DATA BLOCK:
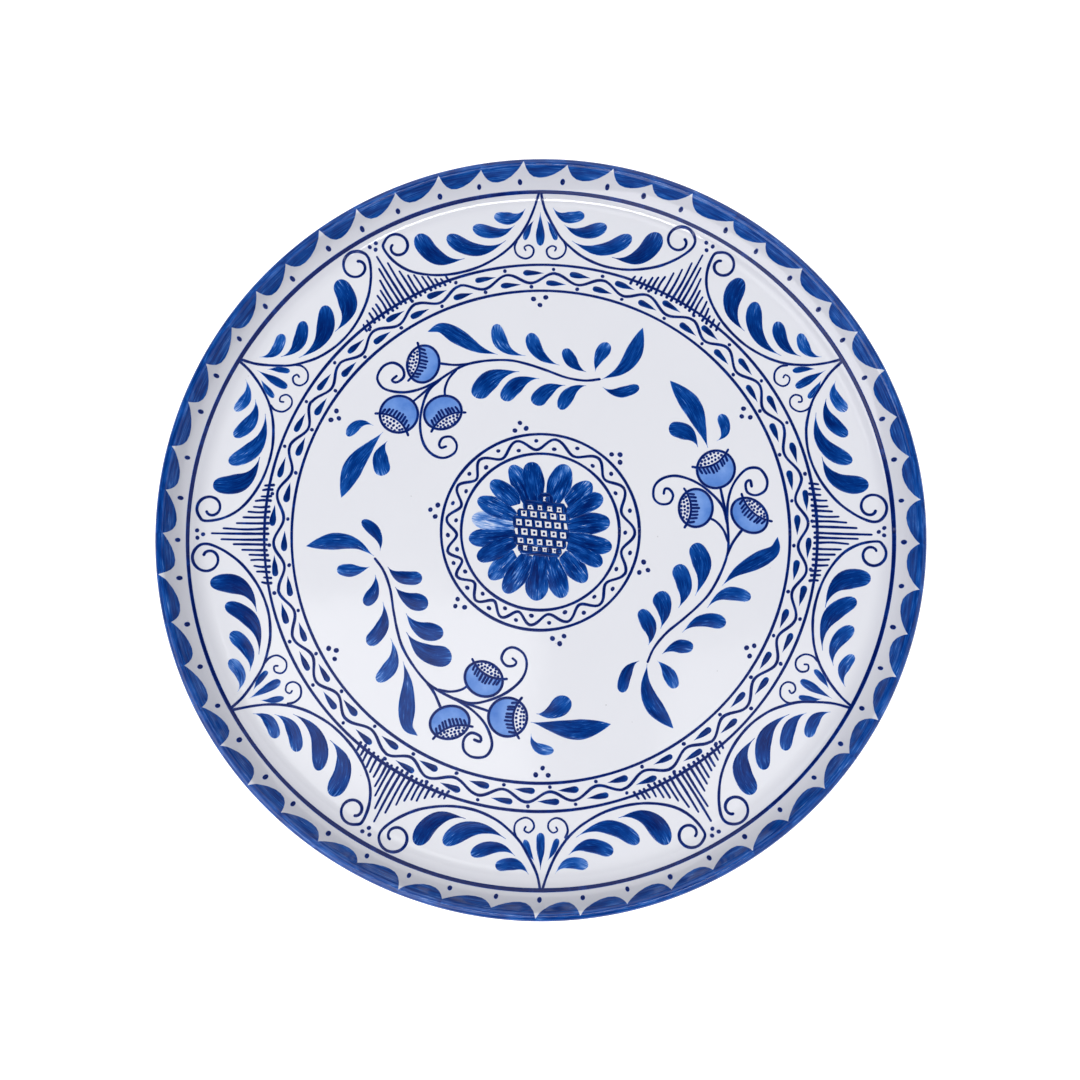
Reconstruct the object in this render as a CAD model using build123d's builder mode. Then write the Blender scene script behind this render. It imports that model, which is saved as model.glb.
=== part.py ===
"""A hand painted round serving plate, 300 mm across: clay body, white glaze and blue brushwork.

The plate stands on its foot ring at z = 0, with its axis on Z. The painted shapes are thin layers
of pigment on the glazed face. One garland points at +Y and the rest of the pattern turns with it.
"""

import os
from math import asin, cos, hypot, radians, sin, sqrt

from build123d import *

# ---- Driving dimensions, millimetres and degrees

RIM_R = 150.0        # outermost edge of the lip
LIP_R = 2.0          # half-round of the lip
WELL_R = 130.5       # where the flat well starts to turn up
WELL_Z = 9.0         # glazed floor of the well
WALL_R = 17.0        # hollow curve from the well into the wall
WALL_TURN = 58.0     # how far that curve turns before the wall runs straight
BACK_R = 22.0        # round of the outside of the wall
BACK_Z = 3.5         # underside of the well above the table
WALL_IN_R = 128.0    # where the clay of the wall joins the clay of the floor
LIP_IN_R = 139.0     # where the clay of the lip joins the clay of the wall
FOOT_OUT_R = 97.0    # foot ring, outer side
FOOT_IN_R = 91.0     # foot ring, inner side
FOOT_ROUND = 1.0     # worn edges of the foot ring
GLAZE = 0.4          # thickness of the white glaze
PAINT = 0.15         # thickness of the painted layer

LINE = 0.95          # liner brush stroke
BORDER_LINE_R = 138.8
BORDER_LINE = 1.25

SCALLOPS = 53        # lobes of the blue rim band, with one dot under each point
SCALLOP_POINT_R = 147.3
SCALLOP_LOBE_R = 143.2
RIM_DOT_R = 142.4

GARLANDS = 6         # ogee arches with scrolls and leaves, one point each 60 degrees
BRANCHES = 3         # berry branches round the medallion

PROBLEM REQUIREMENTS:
Emit, unaltered, the lines from the top of the listing down through the line that holds "# ---- Driving"; emit nothing else.

RESULT OF THIS EXERCISE:
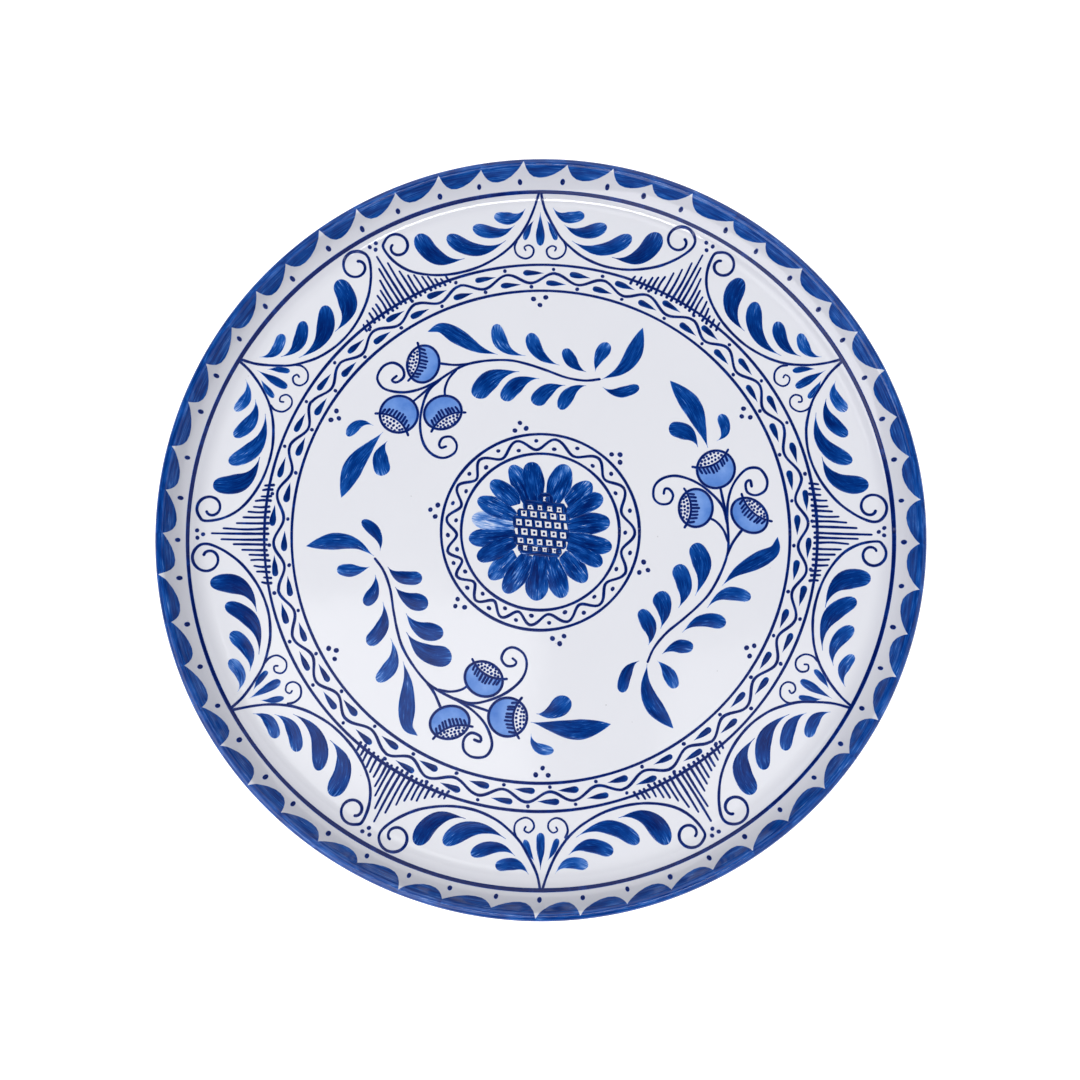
Reconstruct the object in this render as a CAD model using build123d's builder mode. Then write the Blender scene script behind this render. It imports that model, which is saved as model.glb.
=== part.py ===
"""A hand painted round serving plate, 300 mm across: clay body, white glaze and blue brushwork.

The plate stands on its foot ring at z = 0, with its axis on Z. The painted shapes are thin layers
of pigment on the glazed face. One garland points at +Y and the rest of the pattern turns with it.
"""

import os
from math import asin, cos, hypot, radians, sin, sqrt

from build123d import *

# ---- Driving dimensions, millimetres and degrees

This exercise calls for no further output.